Educators and others in the U.S. often don’t recognize diversity within the Mexican community, said Gaspar Rivera-Salgado, a researcher at the UCLA Labor Center who has written extensively about indigenous Mexican migration.
“We forget that it’s a multilingual, multiethnic community,” he said. “We forget about the fact that 62 indigenous languages are spoken in Mexico.”
The organizing project’s campaign, Rivera-Salgado said, “is a really interesting way to confront, very directly, something that the Mexican nation and the Mexican immigrant community sometimes sweeps under the rug, and that’s the prevalence of racism and discrimination that indigenous people have to endure in Mexico and that is reproduced here in the United States.”
Elvia Pacheco, a Mixtec mother who lives in Oxnard, said her U.S.-born son’s middle school teacher poked fun at him for his Oaxacan heritage. Pacheco is from Oaxaca; the boy’s father is from the central state of Guanajuato.
One day her son came home and threatened to kill himself if she made him go to school again.

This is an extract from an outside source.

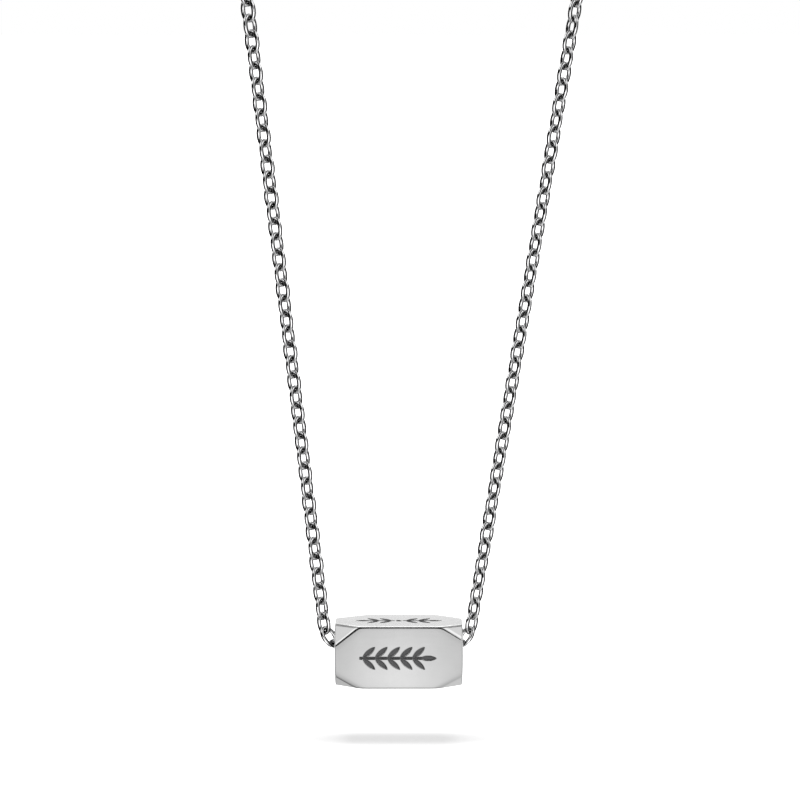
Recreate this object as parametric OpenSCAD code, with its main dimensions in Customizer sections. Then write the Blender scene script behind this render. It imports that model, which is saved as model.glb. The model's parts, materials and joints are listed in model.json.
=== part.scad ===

When she asked what was wrong, “He said, ‘You embarrass me.’”
“It’s the worst thing a mother can hear from her son — to be renounced because of who you are,” she said.
Since then, they have taken classes about Mixtec history and culture and participated in the project’s organizing efforts. It has made a world of difference, she said.
Denis O’Leary, a member of the Oxnard School District’s Board of Trustees, was at an event to launch the campaign.
“I’m very proud of the students and the parents that stood up on this issue,” he said. “We need to now learn from this and do better.”
On Wednesday the school district unanimously passed the resolution originally proposed by the organizing project prohibiting the derogatory terms and creating an anti-bullying committee, O’Leary said.
Though the district had existing policies prohibiting bullying and taunting, “This resolution is going to let teachers know, and administrators know, that this group, that nobody really thought of, has suffered. And we need to pay attention,” he said.